A RISC-V ZKVM fuzzer built from from Cascade by Solt, Ceesay-Seitz and Razavi (see also the authors' Dockerfile and core library) and Honggfuzz.
Currently this is a proof of concept targeting RISC Zero's r0vm.
Clone this repository and build the container from the top level:
docker build -t cazkade .
Run the container, mounting workdir and crashes for saving results outside of the container:
docker run --name r0fuzz -it \
-v "./workdir":/workspace/workdir \
-v "./crashes":/workspace/crashes \
cazkade zsh
Run the fuzzing script. You may want to adjust parameters in init_corpus.sh (number of threads or corpus size) or in fuzz.sh (2x number of threads); see the notes below for more on this.
./fuzz.sh
A report HONGGFUZZ.REPORT.TXT will be created in the workdir. Any crashes listed in there will have the problematic examples saved in the crashes for investigation.
A quick way to generate crashes is to break r0vm by changing the match instruction in rv32im.rs to break the implementation of an opcode. For instance, changing
let out = match kind {
InsnKind::Add => rs1.wrapping_add(rs2),
InsnKind::Sub => rs1.wrapping_sub(rs2),
to
let out = match kind {
InsnKind::Add => rs1.wrapping_sub(rs2), // NOPE
InsnKind::Sub => rs1.wrapping_sub(rs2),
will produce crashes (possibly fewer than you might expect, since addi is more common then add in Cascade-generated examples).
We are generating targets with a fork of the original Cascade library, which is geared toward fuzzing executable hardware specs. We only use a small part of that library, the test case generation. The fork makes several changes, chiefly: shutting off privileged instructions and fence instructions, which are both currently not supported in RISC Zero.
There are parallelism parameters in the shell scripts that should be set for your platform.
The library has its own parallel generation strategy. Our goal is to use Honggfuzz for crash logging and potentially other features. To do this without having to write custom orchestration logic to periodically halt fuzzing to repopulate a corpus, we use the custom mutation framework to simply overwrite an existing example with a new one (see mutate_cmd in fuzz.sh). This is clunky and has high overhead. There is also a race condition that triggers infrequently with good parameters (too many Honggfuzz threads will lead to more errors). We use two mechanisms to deal with this:
- We generate a large initial corpus (8192 examples, total size approximately 4GB). This resolves most false positives.

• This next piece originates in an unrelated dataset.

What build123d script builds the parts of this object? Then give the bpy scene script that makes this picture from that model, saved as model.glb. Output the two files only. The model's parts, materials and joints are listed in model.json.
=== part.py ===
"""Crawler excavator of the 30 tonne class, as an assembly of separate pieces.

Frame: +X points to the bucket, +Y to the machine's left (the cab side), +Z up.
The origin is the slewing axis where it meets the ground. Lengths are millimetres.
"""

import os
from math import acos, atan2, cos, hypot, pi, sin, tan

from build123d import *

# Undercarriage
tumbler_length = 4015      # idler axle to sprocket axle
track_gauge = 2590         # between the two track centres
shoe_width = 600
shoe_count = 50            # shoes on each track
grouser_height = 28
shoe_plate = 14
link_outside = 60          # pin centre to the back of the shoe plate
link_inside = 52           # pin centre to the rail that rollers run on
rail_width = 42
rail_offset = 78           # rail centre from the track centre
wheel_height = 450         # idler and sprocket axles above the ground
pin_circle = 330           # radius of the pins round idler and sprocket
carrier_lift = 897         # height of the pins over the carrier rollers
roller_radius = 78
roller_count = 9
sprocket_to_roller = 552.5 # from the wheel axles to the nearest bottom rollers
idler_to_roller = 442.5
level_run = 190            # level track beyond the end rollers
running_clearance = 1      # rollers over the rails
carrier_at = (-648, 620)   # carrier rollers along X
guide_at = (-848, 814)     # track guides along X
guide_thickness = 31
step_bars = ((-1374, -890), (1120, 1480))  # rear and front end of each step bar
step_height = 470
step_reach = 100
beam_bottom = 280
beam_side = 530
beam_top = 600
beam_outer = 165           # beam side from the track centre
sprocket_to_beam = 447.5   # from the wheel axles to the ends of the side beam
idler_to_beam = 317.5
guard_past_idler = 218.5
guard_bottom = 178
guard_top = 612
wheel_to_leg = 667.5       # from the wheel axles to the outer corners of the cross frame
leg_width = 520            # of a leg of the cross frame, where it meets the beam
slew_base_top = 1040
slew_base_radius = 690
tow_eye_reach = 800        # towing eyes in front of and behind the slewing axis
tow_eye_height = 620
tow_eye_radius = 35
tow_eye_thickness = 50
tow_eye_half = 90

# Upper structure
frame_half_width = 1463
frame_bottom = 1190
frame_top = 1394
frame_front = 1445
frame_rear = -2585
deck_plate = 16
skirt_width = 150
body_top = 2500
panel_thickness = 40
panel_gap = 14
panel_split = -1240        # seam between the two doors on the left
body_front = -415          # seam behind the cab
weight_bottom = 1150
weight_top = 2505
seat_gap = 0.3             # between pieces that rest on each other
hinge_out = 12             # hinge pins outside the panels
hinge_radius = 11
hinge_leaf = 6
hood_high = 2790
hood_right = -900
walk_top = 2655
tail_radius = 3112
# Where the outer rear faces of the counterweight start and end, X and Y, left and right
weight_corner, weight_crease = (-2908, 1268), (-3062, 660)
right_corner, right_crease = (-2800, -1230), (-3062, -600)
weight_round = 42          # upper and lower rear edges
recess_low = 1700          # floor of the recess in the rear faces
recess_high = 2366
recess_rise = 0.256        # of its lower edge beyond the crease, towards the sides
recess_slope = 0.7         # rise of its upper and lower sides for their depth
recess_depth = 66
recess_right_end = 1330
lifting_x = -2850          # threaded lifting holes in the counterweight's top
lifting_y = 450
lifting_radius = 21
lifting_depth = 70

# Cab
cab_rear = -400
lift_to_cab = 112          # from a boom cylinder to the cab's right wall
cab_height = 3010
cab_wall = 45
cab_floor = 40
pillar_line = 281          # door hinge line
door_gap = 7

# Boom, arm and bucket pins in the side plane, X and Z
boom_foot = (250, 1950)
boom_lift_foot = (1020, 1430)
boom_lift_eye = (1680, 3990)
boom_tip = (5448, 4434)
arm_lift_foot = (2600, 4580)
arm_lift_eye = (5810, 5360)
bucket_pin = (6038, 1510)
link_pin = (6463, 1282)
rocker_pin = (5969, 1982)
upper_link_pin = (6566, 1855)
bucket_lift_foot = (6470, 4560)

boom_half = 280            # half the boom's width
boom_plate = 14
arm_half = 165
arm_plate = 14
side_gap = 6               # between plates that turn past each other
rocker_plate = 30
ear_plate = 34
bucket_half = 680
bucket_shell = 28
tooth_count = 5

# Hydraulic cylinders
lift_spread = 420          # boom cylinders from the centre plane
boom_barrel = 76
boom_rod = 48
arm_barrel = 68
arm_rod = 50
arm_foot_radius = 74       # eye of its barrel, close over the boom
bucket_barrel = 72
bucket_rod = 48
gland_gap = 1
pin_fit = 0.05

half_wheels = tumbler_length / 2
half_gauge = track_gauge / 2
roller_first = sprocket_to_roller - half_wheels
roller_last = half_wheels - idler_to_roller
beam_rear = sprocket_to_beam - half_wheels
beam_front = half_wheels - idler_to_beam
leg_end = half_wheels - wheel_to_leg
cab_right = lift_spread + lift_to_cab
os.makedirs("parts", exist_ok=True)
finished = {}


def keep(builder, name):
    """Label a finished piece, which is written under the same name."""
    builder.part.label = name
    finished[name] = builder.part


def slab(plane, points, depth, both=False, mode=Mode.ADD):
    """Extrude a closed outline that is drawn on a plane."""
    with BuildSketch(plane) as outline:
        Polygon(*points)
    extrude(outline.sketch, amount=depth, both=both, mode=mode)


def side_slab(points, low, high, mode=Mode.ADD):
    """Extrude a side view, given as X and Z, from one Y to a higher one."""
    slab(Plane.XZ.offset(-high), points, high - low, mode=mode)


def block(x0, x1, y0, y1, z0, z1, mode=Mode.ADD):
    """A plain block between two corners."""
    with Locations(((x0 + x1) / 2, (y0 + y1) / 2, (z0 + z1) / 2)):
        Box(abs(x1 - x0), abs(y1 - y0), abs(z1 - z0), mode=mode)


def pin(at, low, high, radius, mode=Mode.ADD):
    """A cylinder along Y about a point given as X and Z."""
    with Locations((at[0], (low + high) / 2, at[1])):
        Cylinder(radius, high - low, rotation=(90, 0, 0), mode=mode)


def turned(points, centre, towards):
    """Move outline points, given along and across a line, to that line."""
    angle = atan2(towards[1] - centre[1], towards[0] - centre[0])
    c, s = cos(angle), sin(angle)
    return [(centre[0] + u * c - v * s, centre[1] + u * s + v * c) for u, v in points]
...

- We filter out errors due to this race condition by listing the corresponding call stack hash in .crashignore. Crashes with that call stack hash are still under
blocklist, but the crashes are not saved.
Many improvements are possible here. Among those are: coverage measurement; use of "persistent mode"; changes to Cascade to make it more friendly to the sort of parallelism we use; stripping away of unneeded parts of Cascade; a more optimized rewrite of the Cascade generator; augmentation of the generation to support coverage guidance (the randomness in the test binaries could be surfaced to allow the fuzzer to drive example generation in a continuous way).
Possible extensions of course involve running the fuzzer on more targets and extending the execution to include proof construction and verification.
Licensed under either of
- Apache License, Version 2.0 (LICENSE-APACHE or http://www.apache.org/licenses/LICENSE-2.0)
- MIT license (LICENSE-MIT or http://opensource.org/licenses/MIT)
at your option.